Em "Até que a Sorte nos Separe 3", ele é o cara que vai quebrar o Brasil. Um espírito de porco poderia confundir essa afirmação com spoiler sobre 2016. O cenário de terra arrasada é, na verdade, pano de fundo para o novo episódio.

O comediante vive Tino, o homem com vocação para ganhar fortunas (por sorte) e perdê-las em seguida (um "talento nato"). Após torrar a herança da família em Las Vegas, ele é atropelado pelo filho do homem mais rico do Brasil.

Acorda meses depois. Sua filha se apaixonou pelo moço. Tino descola um emprego com o pai dele e acaba levando a empresa do bilionário –e o país junto– à bancarrota.

O pai do noivo é referência óbvia: Eike Batista. Sua mulher no filme até usa gargantilha com seu nome, como Luma de Oliveira fazia quando era casada com Eike. Vale lembrar que Thor Batista, filho do casal, atropelou e matou um ciclista em 2012 (acabou absolvido da acusação de homicídio culposo).

A produção tem referências à Dilma Rousseff. Tino troca as bolas e chama a presidente fictícia de "presidanta" e mulher "sapa", em alusão ao discurso em que Dilma citou a "mulher sapiens". Também faz piada com mandioca, remetendo à saudação ao tubérculo feita pela petista.
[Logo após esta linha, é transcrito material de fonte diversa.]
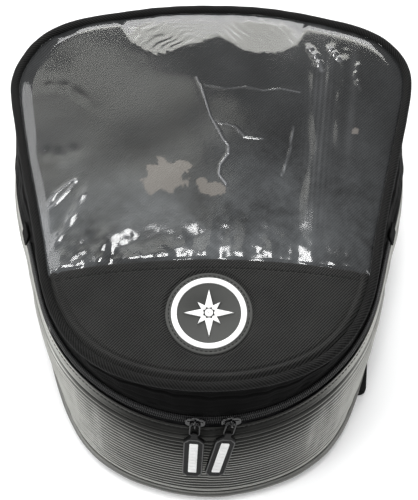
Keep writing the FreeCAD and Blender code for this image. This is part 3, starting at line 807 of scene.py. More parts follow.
def plate(name, outline, low, high, to_row, material, edge=0.4):
    """Flat part with rounded edges: an outline between two heights, placed by to_row."""
    centre = outline.mean(0)
    reach = outline - centre
    inset = 1 - edge / np.linalg.norm(reach, axis=1)[:, None]
    bevel = 1 - (1 - inset) * 0.3
    full = np.ones_like(inset)
    loops = [(inset, high), (bevel, high - edge * 0.3), (full, high - edge),
             (full, low + edge), (bevel, low + edge * 0.3), (inset, low)]
    points = np.concatenate([to_row(lifted(centre + reach * scale, level)) for scale, level in loops])
    count = len(outline)
    faces = [face[:1] + face[:0:-1] for face in ring_faces(count, len(loops) - 1)]
    faces.append(list(range(count)))
    faces.append([(len(loops) - 1) * count + index for index in reversed(range(count))])
    made = mesh_object(name, points, faces, material)
    for index in (len(faces) - 1, len(faces) - 2):
        made.data.polygons[index].use_smooth = False
    return made


def joined(name, pieces):
    """One object made of several."""
    with bpy.context.temp_override(active_object=pieces[0], selected_editable_objects=pieces,
                                   object=pieces[0], selected_objects=pieces):
        bpy.ops.object.join()
    pieces[0].name = name
    pieces[0].data.name = name
    return pieces[0]


BLEND_START = metres(from_lid([0, 15, LID_HEIGHT]))
BLEND_END = metres(from_lid([0, -45, LID_HEIGHT]))


def face_outwards(mesh):
    """Turn the faces of each closed part of a mesh outwards."""
    shape = bmesh.new()
    shape.from_mesh(mesh)
    bmesh.ops.recalc_face_normals(shape, faces=shape.faces)
    shape.to_mesh(mesh)
    shape.free()


def finish_piece(piece, body=None, replaces=()):
    """Turn a piece's faces outwards, attach it to its body or bake its place into the mesh, and hide the
    CAD parts it replaces.
    """
    face_outwards(piece.data)
    if body:
        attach(piece, body)
    else:
        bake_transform(piece)
    if replaces:
        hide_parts(*replaces)


# ---------------------------------------------------------------- finishes

def make_finishes():
    """Every finish by its use. The numbers after the colour are pitch, roughness, slant, relief and
    contrast for woven ones, and roughness, grain and relief for moulded ones."""
    return {
        "wall": ribbed_vinyl("ribbed_vinyl", True),
        "base": grained_vinyl("base_vinyl", (0.028, 0.028, 0.03)),
        "piping_vinyl": ribbed_vinyl("binding_vinyl", False),
        "lining": woven("lining_cloth", (0.085, 0.085, 0.09), 0.9, 0.85, (1, 0.0), 0.1, 0.3),
        "gusset": woven("gusset_cloth", (0.0036, 0.0036, 0.0036), 1.3, 0.65, (1, 1), 0.15, 0.8,
                        shine=0.025),
        "twill": woven("twill_cloth", (0.0205, 0.0205, 0.0198), 1.7, 0.72, (1, -1), 0.3, 1.0,
                       Sheen_Weight=0.03, Sheen_Roughness=0.5),
        "backing": woven("backing_cloth", (0.034, 0.0335, 0.033), 1.95, 0.8, (1, -1), 0.2, 0.85),
        "film": clear_film(),
        "piping": woven("piping_cloth", (0.0095, 0.0095, 0.0093), 2.0, 0.7, (1, 1), 0.3, 0.95,
                        Sheen_Weight=0.03, Sheen_Roughness=0.5),
        "thread": woven("thread", (0.010, 0.010, 0.010), 0.5, 0.6, (1, 1), 0.05, 0.4, "object"),
        "coil": moulded("zip_coil", (0.008, 0.008, 0.0085), 0.36, 0.8, 0.02, Specular_IOR_Level=0.35),
        "tape": woven("zip_tape", (0.007, 0.007, 0.007), 1.4, 0.8, (1, 0.35), 0.2, 0.4),
        "metal": enamel("black_enamel", (0.003, 0.003, 0.0032), 0.1),
        "tab": moulded("tab_rubber", (0.0035, 0.0035, 0.0036), 0.3, 2.0, 0.04, Specular_IOR_Level=0.15),
        "tab_edge": moulded("tab_edge_rubber", (0.05, 0.05, 0.05), 0.35, 2.0, 0.04),
        "badge": moulded("badge_rubber", (0.06, 0.061, 0.058), 0.7, 2.2, 0.08, Specular_IOR_Level=0.2),
        "white": moulded("white_rubber", (0.88, 0.88, 0.86), 0.45, 2.0, 0.03),
        "wing": woven("wing_cloth", (0.016, 0.016, 0.016), 1.4, 0.75, (1, 1), 0.2, 0.5),
        "grip": moulded("grip_rubber", (0.035, 0.035, 0.036), 0.7, 1.5, 0.1),
        "board": moulded("board_plastic", (0.05, 0.05, 0.05), 0.55, 0.8, 0.05),
        "hook": fuzzy_tape("hook_tape", (0.03, 0.03, 0.03), True),
        "loop": fuzzy_tape("loop_tape", (0.045, 0.045, 0.045), False),
    }


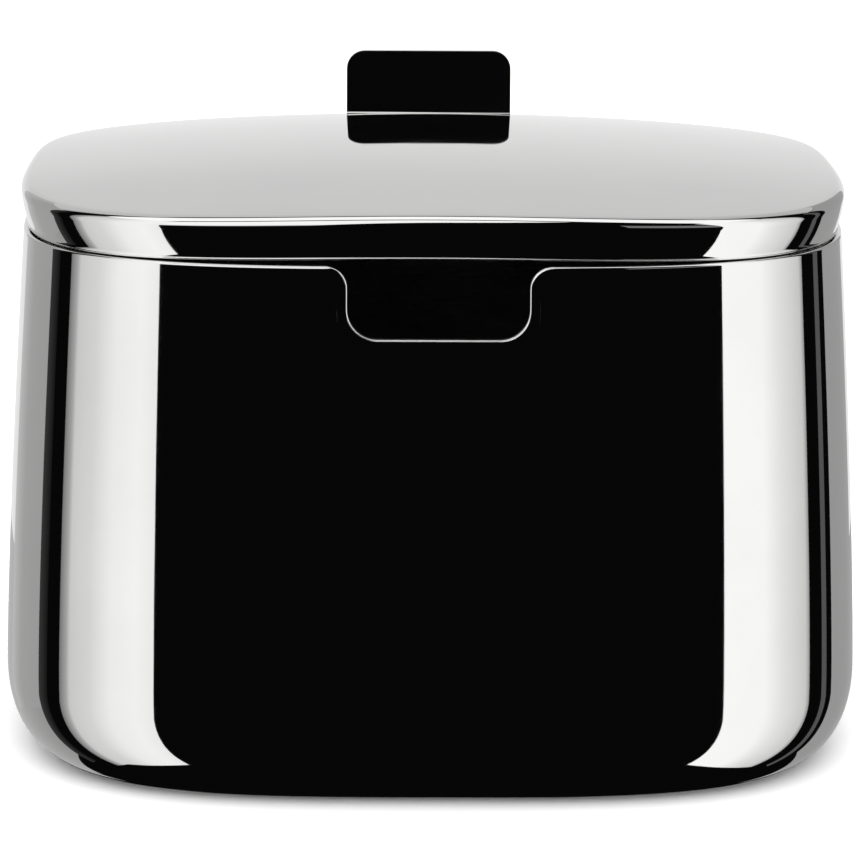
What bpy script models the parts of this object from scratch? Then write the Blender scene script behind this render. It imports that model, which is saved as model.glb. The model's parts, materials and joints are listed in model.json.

Para Hassum, os políticos brasileiros precisam aprender a rir de si mesmo. "Nos EUA, o presidente vai ao [humorístico] 'Saturday Night Live' e faz piada com o que sacaneiam ele na mídia."

Por aqui, a comédia em Brasília é involuntária. "Quando olho para o Eduardo Cunha, para a Dilma, gente... Quando chega este momento em que os líderes maiores da nação estão quase se justificando, tipo 'não fui eu que roubei a bola dele', isso me dá uma vergonhazinha, sabe? Acho tão pequeno."

Já tirar sarro de si mesmo é especialidade de Hassum. Ex-gordinho, ele simula um reality de emagrecimento para explicar por que seu personagem Tino secou. André Marques, o amigo na vida real que lhe convenceu a fazer a cirurgia no estômago num churrasco, vive ele mesmo no filme –e vence a tal competição fitness.

Ele nunca economizou na "autozoação", mas acha que piada de gordo eventualmente perde a graça. "Se gordura fosse engraçado, a gente ia para o açougue rir de picanha."